Requirement:
Select, from the data, each line where "materials" occurs.

☆ ☆ ☆ ☆ ☆ ☆ ☆

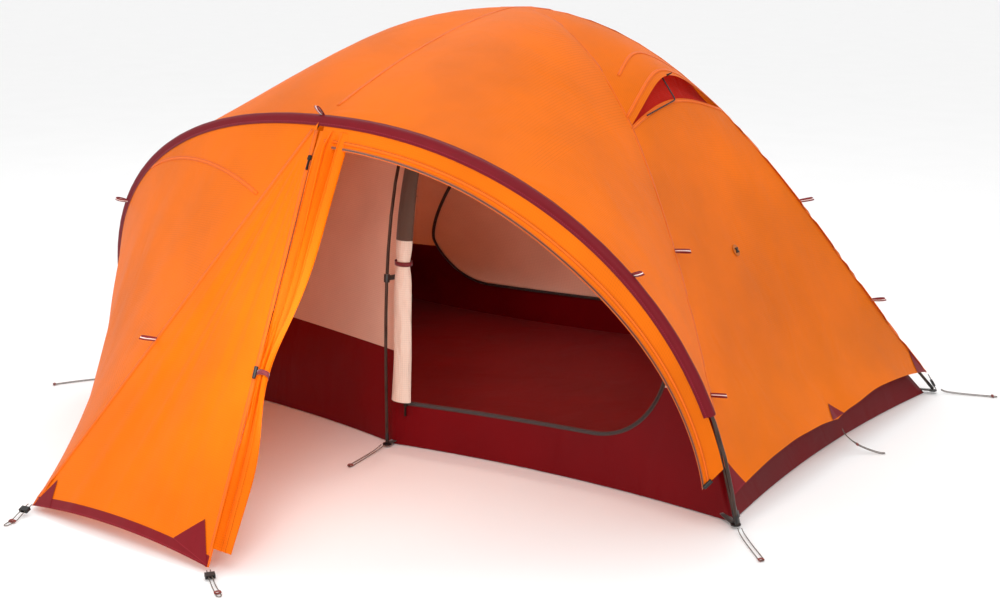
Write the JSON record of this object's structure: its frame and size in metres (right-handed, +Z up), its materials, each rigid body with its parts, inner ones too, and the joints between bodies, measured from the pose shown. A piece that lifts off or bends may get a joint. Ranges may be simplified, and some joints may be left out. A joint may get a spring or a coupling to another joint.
{
  "type": "two-person dome tent",
  "caption": "Dome tent with an inner room on a bathtub floor, crossed poles, an orange fly, and a vestibule held out by a leaning hoop pole.",
  "frame": {"origin": "middle of the floor's underside, on the ground", "axes": "+X to the right along the long front side, +Y towards the back, away from the vestibule, +Z up"},
  "size_m": [2.4856, 2.4595, 1.1936],
  "materials": {
    "fly_cloth": "silicone-coated nylon",
    "maroon_cloth": "coated nylon",
    "canopy_cloth": "uncoated ripstop nylon, translucent",
    "door_cloth": "rolled nylon and netting",
    "red_mesh": "netting",
    "pole_alloy": "dark anodised",
    "cord": "braided",
    "webbing": "woven",
    "slider_metal": "satin",
    "black_plastic": "matte"
  },
  "bodies": {
    "tent": {"canopy_back": "canopy_cloth", "canopy_crown": "canopy_cloth", "canopy_front_left": "canopy_cloth", "canopy_front_right": "canopy_cloth", "canopy_left_end": "canopy_cloth", "canopy_right_end": "canopy_cloth", "centre_pole": "pole_alloy", "corner_strap_back_right": "webbing", "corner_strap_front_right": "webbing", "diagonal_pole_lower": "pole_alloy", "diagonal_pole_upper": "pole_alloy", "door_flap_gathered": "fly_cloth", "door_header": "fly_cloth", "door_roll": "door_cloth", "door_tie": "maroon_cloth", "fly_back": "fly_cloth", "fly_left_end": "fly_cloth", "fly_right_end": "fly_cloth", "fly_roof_left": "fly_cloth", "fly_roof_right": "fly_cloth", "grommet_back_left": "black_plastic", "grommet_back_middle": "black_plastic", "grommet_back_right": "black_plastic", "grommet_front_left": "black_plastic", "grommet_front_middle": "black_plastic", "grommet_front_right": "black_plastic", "guy_cord_back_right": "cord", "guy_cord_front_left": "cord", "guy_cord_front_middle": "cord", "guy_cord_front_right": "cord", "guy_cord_right_middle": "cord", "guy_cord_vestibule_left": "cord", "guy_cord_vestibule_right": "cord", "hoop_sleeve": "maroon_cloth", "peak_hook": "black_plastic", "pole_clip_back_left": "black_plastic", "pole_clip_back_middle": "black_plastic", "pole_clip_back_right": "black_plastic", "pole_clip_front_left": "black_plastic", "pole_clip_front_middle": "black_plastic", "pole_clip_front_right": "black_plastic", "tub_back": "maroon_cloth", "tub_floor": "maroon_cloth", "tub_front": "maroon_cloth", "tub_left": "maroon_cloth", "tub_right": "maroon_cloth", "vent_hood": "fly_cloth", "vent_mesh": "red_mesh", "vestibule_front": "fly_cloth", "vestibule_hoop_pole": "pole_alloy", "vestibule_left": "fly_cloth"},
    "door_slider": {"door_zip_slider": "slider_metal"},
    "rear_door_slider": {"rear_door_zip_slider": "slider_metal"},
    "vestibule_slider": {"vestibule_zip_slider": "slider_metal"},
    "prop": {"vent_prop": "black_plastic"},
    "lock_front_right": {"corner_adjuster_front_right": "black_plastic"},
    "lock_back_right": {"corner_adjuster_back_right": "black_plastic"},
    "lock_vestibule_left": {"cord_adjuster_vestibule_left": "black_plastic"},
    "lock_vestibule_right": {"cord_adjuster_vestibule_right": "black_plastic"}
  },
  "joints": [
    {"name": "door_zip_travel", "type": "slide", "parent": "tent", "child": "door_slider", "axis": [0.9899, 0.142, 0], "range_m": [0, 0.455]},
    {"name": "rear_door_zip_travel", "type": "slide", "parent": "tent", "child": "rear_door_slider", "axis": [-0.9879, -0.155, 0], "range_m": [0, 0.455]},
    {"name": "vestibule_zip_travel", "type": "slide", "parent": "tent", "child": "vestibule_slider", "axis": [0.1847, -0.5627, -0.8058], "range_m": [0, 0.93]},
    {"name": "vent_prop_fold", "type": "hinge", "parent": "tent", "child": "prop", "pos_m": [0.5418, -0.2482, 0.9281], "axis": [-0.0498, 0.9871, 0.1522], "range_deg": [0, 100]},
    {"name": "corner_lock_front_right_travel", "type": "slide", "parent": "tent", "child": "lock_front_right", "axis": [-0.3855, 0.1264, 0.914], "range_m": [-0.008, 0.016]},
    {"name": "corner_lock_back_right_travel", "type": "slide", "parent": "tent", "child": "lock_back_right", "axis": [-0.341, -0.3776, 0.8609], "range_m": [-0.008, 0.016]},
    {"name": "vestibule_cord_lock_left_travel", "type": "slide", "parent": "tent", "child": "lock_vestibule_left", "axis": [0.2286, -0.932, -0.2814], "range_m": [-0.004, 0.008]},
    {"name": "vestibule_cord_lock_right_travel", "type": "slide", "parent": "tent", "child": "lock_vestibule_right", "axis": [0.8221, -0.5481, -0.1541], "range_m": [-0.004, 0.008]}
  ]
}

☆ ☆ ☆ ☆ ☆ ☆ ☆

Result:
Write the JSON record of this object's structure: its frame and size in metres (right-handed, +Z up), its materials, each rigid body with its parts, inner ones too, and the joints between bodies, measured from the pose shown. A piece that lifts off or bends may get a joint. Ranges may be simplified, and some joints may be left out. A joint may get a spring or a coupling to another joint.
  "materials": {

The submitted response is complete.